In figure 2, with the Model C’s 330 ohm pulldown, the voltage at Vt is pulled down to 0.49 volts. That almost works, with correct behavior about 75% of the time. On the Model B with the 1K pulldown, the voltage at Vt is only pulled down to 1.16 volts. That’s not low enough, and the circuit doesn’t work correctly. By butchering a board and testing various resistances, I found that a 200 ohm pulldown works reliably.

 
Potential Fixes

I’m in search of a magic circuit that can be inserted between Floppy Emu and the upstream device, that will fix this ugly problem:

When Floppy Emu is driven from the Apple IIgs as in figure 1, I can control both the “magic circuit” and the buffer used to sense the EN35 voltage, so a solution is relatively simple. But finding a solution that works with the Apple 3.5 drive (figure 2) is more difficult, because that feedback path to the SR latch is outside my control.

Passive Resistors – How about adding an extra pulldown resistor to bias the EN35 voltage lower? Or some kind of voltage divider? I don’t think that can work. An extra pulldown would need to be fairly strong in order to pull EN35 to a reliable logic low, so it could no longer reach a reliable logic high.
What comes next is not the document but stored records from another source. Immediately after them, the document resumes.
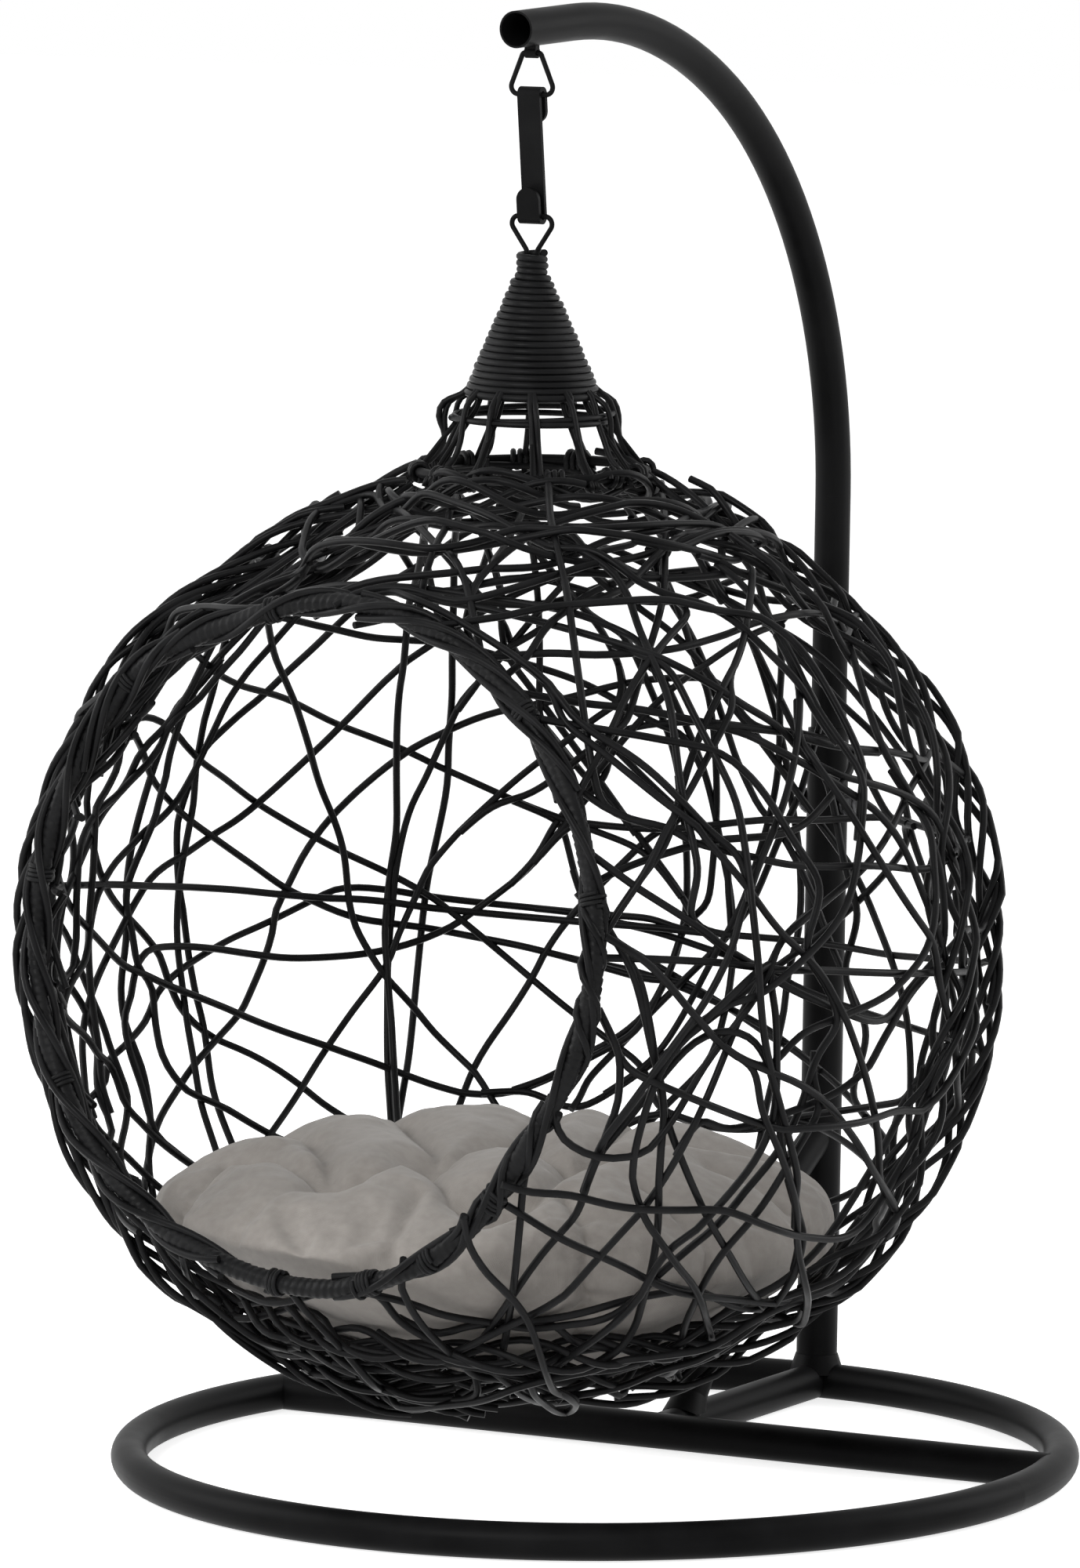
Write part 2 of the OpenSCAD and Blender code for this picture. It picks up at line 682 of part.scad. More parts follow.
module weave(k) {
  hub = HUBS[k];
  for (i = [0:weave_strands - 1]) {
    spot = 180 + weave_span * ((i + 0.5) / weave_strands - 0.5);
    fan = atan2(sin(spot), hub_reach - cos(spot));
    n = sin(fan) * hub_dir(hub) + cos(fan) * hub_side(hub);
    strand(weave_r[k], hub_reach * weave_r[k] * sin(fan), acos(n[2]), atan2(n[1], n[0]),
      [MOUTH, CROWN], strand_d);
  }
}

module weave_1() { color(wicker_black) at_ball() weave(0); }
module weave_2() { color(wicker_black) at_ball() weave(1); }
module weave_3() { color(wicker_black) at_ball() weave(2); }
module weave_4() { color(wicker_black) at_ball() weave(3); }
module weave_5() { color(wicker_black) at_ball() weave(4); }

module frame_ribs() {
  color(powder_black) at_ball() for (i = [0:rib_hoops - 1])
    strand(rib_r, 0, 90, i * 180 / rib_hoops, [MOUTH, CROWN, FLOOR], strand_d);
}

module belt_hoop() {
  color(powder_black) at_ball() strand(ring_layer_r, belt_z, 0, 0, [MOUTH], strand_d);
}

// Level rings round the top and the bottom of the ball
module level_ring(polar, top, d, r) {
  strand(r, (top ? 1 : -1) * r * cos(polar), 0, 0, [], d);
}

module crown_rings() {
  color(wicker_black) at_ball() for (polar = [24:5:34]) level_ring(polar, true, strand_d, ring_layer_r);
}

module floor_rings() {
  color(wicker_black) at_ball() for (polar = [6:6:floor_hoop_angle - 3])
    level_ring(polar, false, strand_d, ring_layer_r);
}

module floor_hoop() {
  color(powder_black) at_ball() level_ring(floor_hoop_angle, false, crown_hoop_d, floor_hoop_r);
}

// Cushion: a thick round pad whose underside follows the ball
module cushion_profile(inset) {
  r = cushion_r - inset;
  edge = cushion_edge_r - inset;
  intersection() {
    translate([0, cushion_level]) circle(r = seat_r - inset, $fn = 128);
    union() {
      translate([r - edge, 0]) circle(r = edge);
      translate([0, -edge]) square([r - edge, 2 * edge]);
    }
  }
}

module at_cushion() { in_place() translate([0, ball_y, cushion_z]) rotate_extrude($fn = 96) children(); }

module cushion_cover() {
  color(cloth_grey) difference() {
    at_cushion() cushion_profile(0);
    at_cushion() cushion_profile(cover_t);
  }
}

module cushion_fill() { color(fill_white) at_cushion() cushion_profile(cover_t + 0.2); }

base_ring();
crossbar();
base_spine();
brace_tube();
lower_post();
weld_beads();
arm_tube();
arm_bolt();
bolt_washers();
cap_nut();
hanger_eye();
upper_link();
s_hook();
lower_link();
crown_boss();
cone_wrap();
crown_rods();
neck_loops();
neck_ring();
crown_hoop();
rim_hoop();
rim_wrap();
frame_ribs();
belt_hoop();
crown_rings();
floor_rings();
floor_hoop();
weave_1();
weave_2();
weave_3();
weave_4();
weave_5();
cushion_cover();
cushion_fill();
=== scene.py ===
import math
import random

import bmesh
import bpy
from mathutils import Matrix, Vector, kdtree, noise


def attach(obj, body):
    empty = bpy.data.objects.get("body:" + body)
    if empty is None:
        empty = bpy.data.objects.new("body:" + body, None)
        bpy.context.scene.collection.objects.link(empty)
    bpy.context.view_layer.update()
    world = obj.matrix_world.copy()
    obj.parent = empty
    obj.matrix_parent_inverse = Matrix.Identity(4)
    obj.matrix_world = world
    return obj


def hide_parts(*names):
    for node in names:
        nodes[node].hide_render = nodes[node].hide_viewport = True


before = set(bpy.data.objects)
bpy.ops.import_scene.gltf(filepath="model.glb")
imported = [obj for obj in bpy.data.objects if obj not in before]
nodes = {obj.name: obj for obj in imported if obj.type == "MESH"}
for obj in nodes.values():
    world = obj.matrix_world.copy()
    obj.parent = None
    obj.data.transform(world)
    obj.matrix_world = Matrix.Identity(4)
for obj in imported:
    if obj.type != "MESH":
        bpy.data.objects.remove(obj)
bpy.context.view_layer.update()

MM = 0.001

# -------- sizes, in metres
BALL_C = Vector((0.0, -0.09012, 0.33539))
BALL_R = 0.283
WALL_IN, WALL_OUT = 0.2665, 0.2915
HANG_Y = -0.06362
RIM_N = Vector((-0.069447, -0.993137, 0.094108)).normalized()
RIM_R = 0.197
RIM_DIST = 0.203175
RIM_BAND_R = 5.0 * MM
STRAND_D = 4.5 * MM
WRAP_PITCH = 3.8 * MM
CONE_TOP_Z, CONE_FOOT_Z = 0.72684, 0.65484
CONE_TOP_R, CONE_FOOT_R = 7.2 * MM, 38.8 * MM
COLLAR_TOP_Z = 0.73824
CROWN_Z = 0.61034
CROWN_R = 0.067
CUSHION_C = Vector((-0.010, -0.0955, 0.16300))
CUSHION_R = 0.205
CUSHION_TOP, CUSHION_FOOT = 0.057, -0.072
SEAM_Z = -0.024
RIM_CLEAR = 0.0115
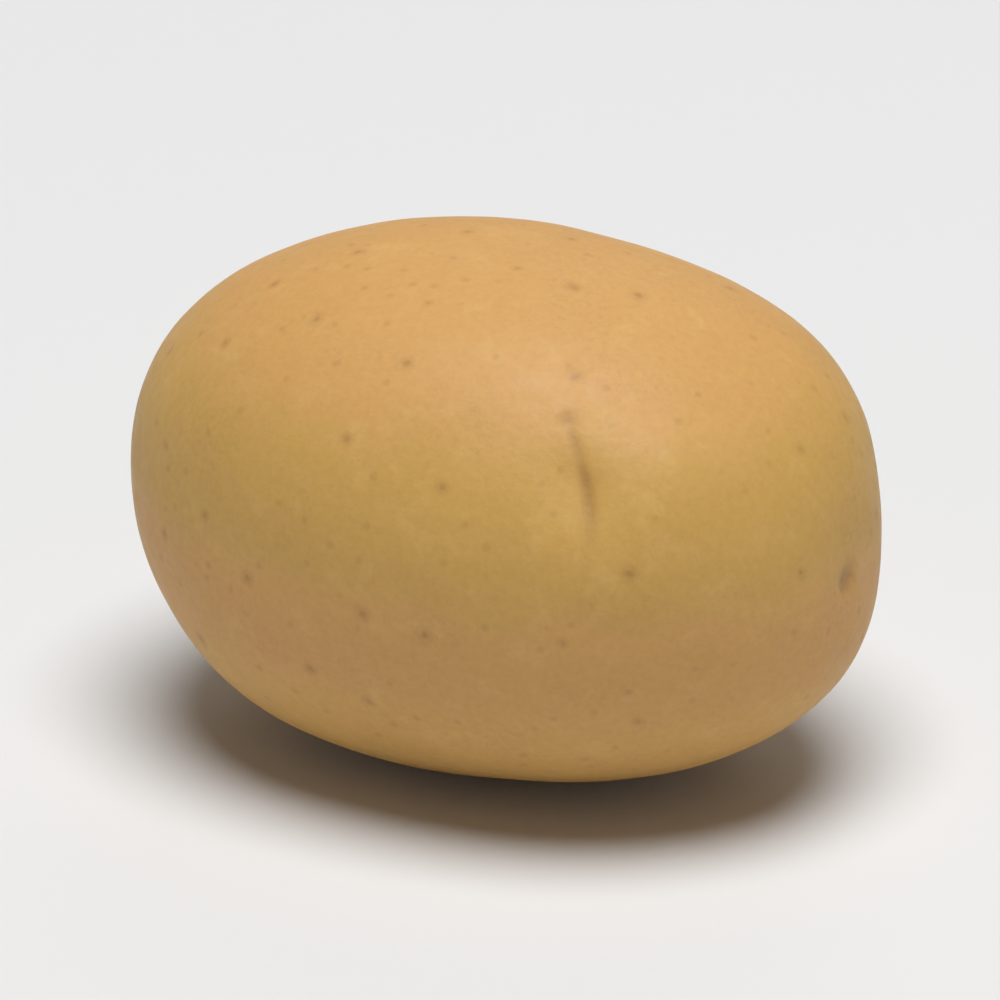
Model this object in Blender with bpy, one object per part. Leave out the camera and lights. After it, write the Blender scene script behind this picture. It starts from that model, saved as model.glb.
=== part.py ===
"""A potato tuber lying at rest, as one closed solid.

Units are metres and +Z is up. The long axis lies along X, with the heel, where the stolon held
the tuber, at +X and the rose end, where the eyes crowd together, at -X. The origin is the middle
of the bottom of the tuber's box.

The body starts as a cube of square facets blown up into a slightly boxy ellipsoid. Lobes swell
or hollow it, each eye presses a shallow hollow into it, and the underside is flat where the tuber
rests.
"""

from math import exp, pi, tan
from typing import NamedTuple

import bmesh
import bpy
from mathutils import Vector

# Driving dimensions.
LENGTH = 0.082
WIDTH = 0.061
THICKNESS = 0.057
BOXINESS = 2.2  # 2 is a plain ellipsoid, and a larger exponent has blunter ends and flatter flanks
FLAT_SPOT_DEPTH = 0.0003  # how much of the round underside the flat resting spot takes away

FACETS = 26  # along each edge of the cube that the body is blown up from

EYE_DEPTH = 0.0006
EYE_SPREAD = 0.11  # in radians, as seen from the middle

SKIN_COLOUR = (0.552, 0.342, 0.133, 1.0)
SKIN_ROUGHNESS = 0.55


class Lobe(NamedTuple):
    """A swelling, or with a negative height a hollow, centred on a direction from the middle."""

    toward: Vector
    height: float
    spread: float  # in radians, where the lobe has fallen to 1/e of its height


FRONT_EYE = Vector((0.66, -0.62, 0.42))

LOBES = (
    Lobe(Vector((0.72, 0.54, 0.44)), 0.0020, 0.50),  # full shoulder at the heel, above and behind
    Lobe(Vector((0.93, 0.07, -0.35)), 0.0018, 0.40),  # blunt underside of the heel
    Lobe(Vector((-0.94, -0.10, 0.33)), 0.0009, 0.40),  # full top of the rose end
    Lobe(Vector((-0.85, -0.45, -0.30)), -0.0008, 0.40),  # tucked in below the rose end, in front
    Lobe(Vector((0.38, -0.36, -0.85)), -0.0009, 0.40),  # flatter underside in front
    Lobe(Vector((-0.60, 0.80, -0.10)), -0.0006, 0.50),  # flatter flank behind the rose end
    Lobe(Vector((-0.15, 0.45, 0.88)), 0.0006, 0.50),  # low hump along the back
    Lobe(FRONT_EYE, -0.0005, 0.24),  # the flank sinks a little round its one large eye
    Lobe(Vector((1.00, 0.03, -0.02)), -0.0006, 0.12),  # dimple of the stolon's scar
)

# Directions of the eyes from the middle. They wind round the tuber from the heel and crowd
# together at the rose end.
EYES = (
    FRONT_EYE,
    Vector((0.50, 0.84, 0.20)),
    Vector((0.35, 0.25, -0.90)),
    Vector((-0.15, 0.62, 0.77)),
    Vector((-0.45, -0.25, -0.86)),
    Vector((-0.42, 0.88, -0.15)),
    Vector((-0.86, 0.30, 0.41)),
    Vector((-0.88, -0.30, -0.36)),
    Vector((-0.97, 0.10, -0.20)),
)


def clear_scene():
    for thing in list(bpy.data.objects):
        bpy.data.objects.remove(thing)


def bump(direction, centre, spread):
    """1 at the centre's direction, falling smoothly to nothing away from it."""
    angle = direction.angle(centre)
    return exp(-((angle / spread) ** 2))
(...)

Voltage Controlled Pulldown Booster – Maybe the magic circuit could monitor the EN35 voltage, and if it ever went below ~3.5 volts, the circuit could activate a second strong pulldown to bring the voltage to 0 volts. The problem with this idea is that it would create a feedback loop. Once the second strong pulldown was activated, it would hold the voltage at 0 and keep itself activated forever.

Current Controlled Pulldown Booster – Maybe the magic circuit could monitor whether more than 1 mA is flowing into the Floppy Emu, meaning that the pulldown is active. Then it could engage a pulldown booster of some type to bring the voltage to 0 volts. This sounds like a job for a BJT, perhaps, but I’m not sure. Once the second pulldown was activated, I think all the current would flow through that pulldown instead of to the Floppy Emu, causing the booster circuit to shut off again. Maybe there’s a solution here, but I don’t see it.

Bidirectional Level Shifter – I’m not actually doing level shifting here, but level shifters have the useful property of electrically isolating the two sides. The classic bidirectional shifter based on an N channcel MOSFET won’t work here, though. It prevents a high voltage from damaging a lower-voltage circuit, but does nothing to help if a low voltage source is too weak. Maybe there’s a solution based on some other bidirectional isolation technology?

Op Amp, or Diode – Sure, why not? Now I’m just naming random electronic components, hoping for a solution. Try enough permutations, and something must work…

 
Final Thoughts

The only plausible path that I see right now is a state-based solution, similar to the SR latch that’s in the Apple 3.5 drive. This could be used to enable one of two buffers that isolate the sides of the circuit, such that the direction of data flow is always definitively in one direction or the other. Data flow would be assumed to go from the Floppy Emu to the upstream device until proven otherwise. And a weak pullup on the Floppy Emu side would compensate for the weak pulldown.

I’m not thrilled with this solution, because it’s state based, requires reset circuitry, and overall seems cumbersome. I’ll elaborate more in a future post. Meanwhile if you have other suggestions, please leave a note in the comments box.

Read 7 comments and join the conversation 

7 Comments so far

  1. Tux2000 - March 7th, 2019 1:45 pm

    If you have a spare output on the floppyemu, use that to control a simple, generic n-channel MOSFET that ties tha Apple EN35 line directly or via a small \”angst resistor\” of 100 Ohm or less to GND.

    In other words: The \”Magic Circuit\” would contain the MOSFET, with source connected to GND, the \”angst resistor\” between EN35 and drain, a pull-down of about 100 kOhm between gate and GND, and a series resitor between gate and the spare floppyemu output of about 1 kOhm.

  2. Steve - March 7th, 2019 2:07 pm

    The pinout of the disk connector is standardized, so unfortunately I can’t rely on any extra signals from the Floppy Emu board.

  3. acat - March 7th, 2019 6:19 pm

    Why not try something like this? http://tinyurl.com/y3l33k7o

    (link edited by Steve for readability) http://tinyurl.com/yxjlguut

  4. Jerry - March 7th, 2019 6:24 pm

    So what\’s the problem with a 200 Ohm or 100 ohm resistor on the FPGA I/O. What are you trying to protect it against?

  5. Jerry - March 7th, 2019 6:34 pm
  6. Steve - March 7th, 2019 10:36 pm

    The problem with a 200 or 100 ohm resistor is that it’s not what’s on the Floppy Emu Model B or C boards. 🙂 I could switch to that for future boards, but it wouldn’t help the thousands of Floppy Emus that have already shipped.

    acat, I fixed the link you posted to your falstad circuit (use the “create short URL” option when you export the circuit as a link). But I don’t think it matches the situation at hand – there’s shouldn’t be any direct path through the CPLD to ground.

  7. Tux2000 - March 8th, 2019 9:35 am

    I meant to put the extra transistor on the floppyemu board, not between board and Apple.